New to Ostomy Care

Any surgical procedure carries risk; the surgical procedure involved in the creation of a stoma is no different. Surgeons will review the benefits and risks before surgery. First, they will look at the desired outcome. They will also look at the possible implications of not having surgery. You will know about the chance of complications in percentage. For instance, the surgeon may tell you that you have a 20% chance of developing a wound infection.

The surgical procedure involved in stoma creation also carries risks along with the benefits. Generally, doctors do not talk about the complications during preoperative discussions. Medical and nursing literature describes the challenges associated with having a stoma. These issues are mostly related to the stoma itself and the skin around it. Good thing is that many of these complications are preventable. You are going to need to know what these complications are and how to prevent them.

A recent study in Denmark showed that 45% of people with ostomies had a peristomal skin infection to some degree. It was alarming to observe that only 38% percent of those with skin complications agreed that they had an issue related to peristomal skin. Others did not seek any medical assistance to treat this issue.
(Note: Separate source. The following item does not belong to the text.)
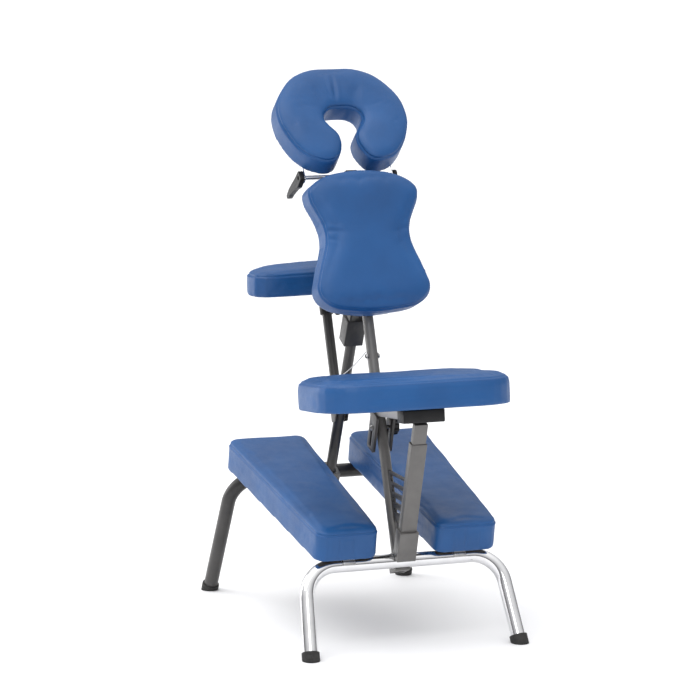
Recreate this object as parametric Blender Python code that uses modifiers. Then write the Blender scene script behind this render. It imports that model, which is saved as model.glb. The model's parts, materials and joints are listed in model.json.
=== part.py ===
"""Kneeling massage chair: two leaned tube frames joined at a fold pin, with a seat, two knee pads,
a chest pad, a face cushion and an armrest. Metres, +Z up, the sitter faces +Y."""

import math

import bmesh
import bpy
from mathutils import Matrix, Vector

# ---------------------------------------------------------------- driving dimensions

BOX_SHIFT = 0.0163  # the middle of the four feet stands this far ahead of the origin
GAP = 0.0003  # between pieces that touch

LEG_RADIUS = 0.016
LEG_BEND = 0.072
FOOT_X = 0.240
CORNER_X = 0.224
REAR_FOOT_Y, REAR_RAIL = -0.360, (-0.272, 0.182)
FRONT_FOOT_Y, FRONT_RAIL = 0.360, (0.232, 0.286)
FOOT_LIFT, FOOT_TOP, FOOT_WALL = 0.010, 0.018, 0.0035  # tube end, cup rim, cup wall

APEX = (-0.0163, 0.7747)  # the fold pin
MAST_LEAN, STRUT_LEAN = 20.8, 23.92
TUBE_RADIUS, TUBE_WALL = 0.012, 0.0018
MAST_BOTTOM, MAST_TOP = -0.646, 0.198
STRUT_BOTTOM, STRUT_TOP = -0.559, -0.1303

POST_BASE, POST_LEAN = (-0.288, 0.211), 17.5
POST_WIDTH, POST_DEPTH, POST_WALL = 0.036, 0.020, 0.0025

SEAT_PLACE, SEAT_TILT = (-0.283, 0.5225), 6.2
SEAT_WIDTH, SEAT_DEPTH, SEAT_CORNER = 0.446, 0.270, 0.092
BOARD, SEAT_PAD = 0.012, 0.056

KNEE_X, KNEE_REAR, KNEE_FRONT = 0.138, -0.027, 0.535
KNEE_NEAR, KNEE_FAR = (-0.073, 0.070), (-0.086, 0.100)  # inner and outer edges, from KNEE_X
KNEE_PAD, KNEE_CORNER = 0.064, 0.024

CHEST_TOP, CHEST_BOTTOM, CHEST_PAD = 0.219, -0.096, 0.055
CLAMP_BOLT, STAY_BOLT = -0.345, -0.185  # along the mast, from the fold pin

ARM_BASE, ARM_LEAN = (0.1357, 0.432), 21.0
ARM_HINGE, ARM_PAD = 0.282, 0.050

HEAD_AXLE, HEAD_LEAN = (0.0164, 0.228), 40.9  # the axle's place in the mast's frame
HEAD_PAD, HEAD_BACK = 0.062, -0.014  # its thickness, and its back's place behind the axle

PIN_RADIUS = 0.004

# ---------------------------------------------------------------- scene and materials

for old in list(bpy.data.objects):
    bpy.data.objects.remove(old, do_unlink=True)

parts = bpy.data.collections.new("kneeling_massage_chair")
cutters = bpy.data.collections.new("cutters")
for group in (parts, cutters):
    bpy.context.scene.collection.children.link(group)


def material(name, colour, roughness, metallic=0.0):
    made = bpy.data.materials.new(name)
    made.use_nodes = True
    shader = made.node_tree.nodes["Principled BSDF"]
    shader.inputs["Base Color"].default_value = (*colour, 1.0)
    shader.inputs["Roughness"].default_value = roughness
    shader.inputs["Metallic"].default_value = metallic
    made.diffuse_color = (*colour, 1.0)
    return made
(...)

Generally, the cases of peristomal skin complications are reportedly high. Several studies suggest that the existence of these issues is mainly due to the lack of awareness among people with ostomies. They do not even consider these complications a problem that can affect the quality of life.

The fact of the matter is that peristomal skin complications can cause significant discomfort. Here are some tips that may help you prevent or treat complications.

  • You will need to be proactive with ostomy care. It includes checking your skin with every flange change. If there is an issue, seek assistance from an ostomy care nurse.
  • Be mindful of the conditions that can contribute to peristomal skin complications. One of those conditions is the weight gain, which can significantly impact the way you take care of your stoma and the skin around it.
  • After surgery, there will be swelling in your stoma. This swelling will begin subsiding, and your stoma will settle down to a permanent shape after a few weeks. During this period, you will have to measure your stoma with every pouch change. You may have to create an opening of a different size and shape every time, which might become a bit troublesome, but it’s the way you can prevent complications.
  • When you notice any complications, such as irritation or redness, contact your ostomy care nurse.

Just because there is a risk of complications doesn’t mean you shouldn’t go for ostomy surgery. You can talk to your doctor or ostomy care nurse to understand the impact of ostomy on your life, and also about the consequences of not taking care of your stoma and the skin around it. It will help you remain proactive with your ostomy care regimen.